Top 7.9% on SourcePulse

Project Summary

MonkeyOCR is a lightweight, LMM-based model for parsing documents, designed to simplify complex multi-tool pipelines. It targets researchers and developers needing efficient and accurate document analysis for both English and Chinese content, offering improved performance on specialized elements like formulas and tables compared to existing methods.

How It Works

MonkeyOCR employs a Structure-Recognition-Relation (SRR) triplet paradigm. This approach integrates structure detection, content recognition, and relationship prediction into a single, unified model. This contrasts with modular pipelines, offering greater efficiency and avoiding the computational overhead of large multimodal models for full-page processing. The model achieves competitive performance with a significantly smaller parameter count (3B) than many state-of-the-art VLMs.

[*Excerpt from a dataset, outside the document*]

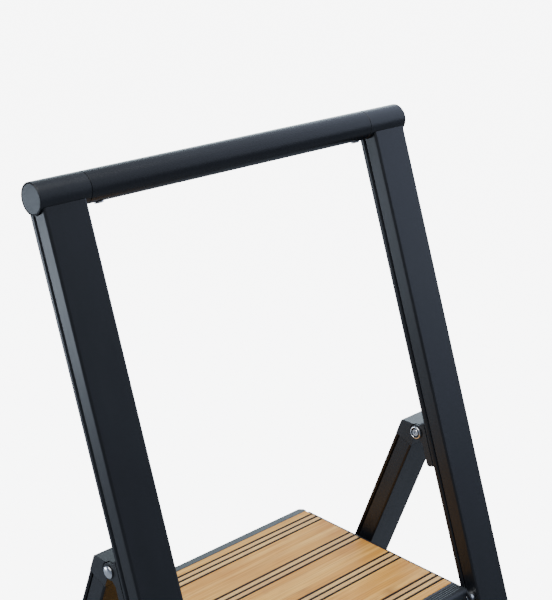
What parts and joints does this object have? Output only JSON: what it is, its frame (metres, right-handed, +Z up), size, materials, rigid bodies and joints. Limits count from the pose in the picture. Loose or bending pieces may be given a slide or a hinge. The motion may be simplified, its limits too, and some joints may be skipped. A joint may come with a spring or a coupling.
{
  "type": "folding step stool",
  "caption": "Slim folding step stool with flat bamboo treads, leaning front rails that carry a round hand rail, and rear legs that fold in behind them.",
  "frame": {"origin": "on the floor, under the middle of the open stool's feet", "axes": "+X to the right of someone facing the treads, +Y from the front rails to the rear legs, +Z up"},
  "size_m": [0.4458, 0.5385, 0.9692],
  "materials": {
    "satin_black": "satin black anodised aluminium",
    "moulded_charcoal": "matt charcoal moulding",
    "bright_steel": "bright plated steel",
    "black_rubber": "matt black rubber",
    "bamboo": "clear lacquered bamboo",
    "grip_rubber": "matt black-brown grip strips",
    "grey_nylon": "dark grey nylon"
  },
  "bodies": {
    "front_frame": {"handle_tube": "satin_black", "front_cross_bar": "satin_black", "rail_left": "satin_black", "rail_right": "satin_black", "handle_connector_left": "moulded_charcoal", "handle_connector_right": "moulded_charcoal", "handle_screw_left": "bright_steel", "handle_screw_right": "bright_steel", "front_foot_left": "black_rubber", "front_foot_right": "black_rubber", "cross_bar_screw_left": "bright_steel", "cross_bar_screw_right": "bright_steel", "hinge_bracket_left": "moulded_charcoal", "hinge_bracket_right": "moulded_charcoal", "bracket_rivet_left": "bright_steel", "bracket_rivet_right": "bright_steel", "pivot_bolt_left": "bright_steel", "pivot_bolt_right": "bright_steel", "pivot_nut_left": "bright_steel", "pivot_nut_right": "bright_steel", "top_tread_stud_left": "bright_steel", "top_tread_stud_right": "bright_steel", "lower_tread_stud_left": "bright_steel", "lower_tread_stud_right": "bright_steel"},
    "rear_frame": {"upper_cross_tube": "satin_black", "lower_cross_tube": "satin_black", "leg_left": "satin_black", "leg_right": "satin_black", "leg_cap_left": "moulded_charcoal", "leg_cap_right": "moulded_charcoal", "hinge_bush_left": "grey_nylon", "hinge_bush_right": "grey_nylon", "rear_foot_left": "black_rubber", "rear_foot_right": "black_rubber", "upper_tube_screw_left": "bright_steel", "upper_tube_screw_right": "bright_steel", "lower_tube_screw_left": "bright_steel", "lower_tube_screw_right": "bright_steel"},
    "top_tread": {"top_tread_board": "bamboo", "top_tread_grip_inlay": "grip_rubber", "top_tread_nosing": "moulded_charcoal", "top_tread_rear_trim": "moulded_charcoal", "top_tread_cheek_left": "moulded_charcoal", "top_tread_cheek_right": "moulded_charcoal", "top_tread_tie_rivet_left": "bright_steel", "top_tread_tie_rivet_right": "bright_steel", "tread_catch_left": "grey_nylon", "tread_catch_right": "grey_nylon"},
    "lower_tread": {"lower_tread_board": "bamboo", "lower_tread_grip_inlay": "grip_rubber", "lower_tread_nosing": "moulded_charcoal", "lower_tread_rear_trim": "moulded_charcoal", "lower_tread_cheek_left": "moulded_charcoal", "lower_tread_cheek_right": "moulded_charcoal", "lower_tread_tie_rivet_left": "bright_steel", "lower_tread_tie_rivet_right": "bright_steel"},
    "tie_bar_left": {"tie_bar_left": "moulded_charcoal"},
    "tie_bar_right": {"tie_bar_right": "moulded_charcoal"}
  },
  "joints": [
    {"name": "rear_frame_fold", "type": "hinge", "parent": "front_frame", "child": "rear_frame", "pos_m": [0, -0.00801, 0.64521], "axis": [-1, 0, 0], "range_deg": [0, 40.3]},
    {"name": "top_tread_fold", "type": "hinge", "parent": "front_frame", "child": "top_tread", "pos_m": [0, -0.08774, 0.488], "axis": [1, 0, 0], "range_deg": [0, 71.1]},
    {"name": "lower_tread_fold", "type": "hinge", "parent": "front_frame", "child": "lower_tread", "pos_m": [0, -0.17382, 0.238], "axis": [1, 0, 0], "range_deg": [0, 71.1]},
    {"name": "tie_bar_left_swing", "type": "hinge", "parent": "top_tread", "child": "tie_bar_left", "pos_m": [0, 0.02226, 0.47], "axis": [1, 0, 0], "range_deg": [-71.1, 0]},
    {"name": "tie_bar_right_swing", "type": "hinge", "parent": "top_tread", "child": "tie_bar_right", "pos_m": [0, 0.02226, 0.47], "axis": [1, 0, 0], "range_deg": [-71.1, 0]}
  ],
  "couplings": [
    {"joint": "top_tread_fold", "follows": "rear_frame_fold", "ratio": 1.7618},
    {"joint": "lower_tread_fold", "follows": "rear_frame_fold", "ratio": 1.7618},
    {"joint": "tie_bar_left_swing", "follows": "rear_frame_fold", "ratio": -1.7618},
    {"joint": "tie_bar_right_swing", "follows": "rear_frame_fold", "ratio": -1.7618}
  ]
}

Quick Start & Requirements

Install via pip install huggingface_hub python tools/download_model.py or pip install modelscope python tools/download_model.py -t modelscope.
Requires Python and Hugging Face Hub/ModelScope.
Inference can be performed using python parse.py input_path.
A Gradio demo is available at http://vlrlabmonkey.xyz:7685.
Docker deployment is supported, requiring NVIDIA GPU support via nvidia-docker2.
See installation guide for details.

Highlighted Details

Achieves 5.1% average improvement across nine document types compared to MinerU.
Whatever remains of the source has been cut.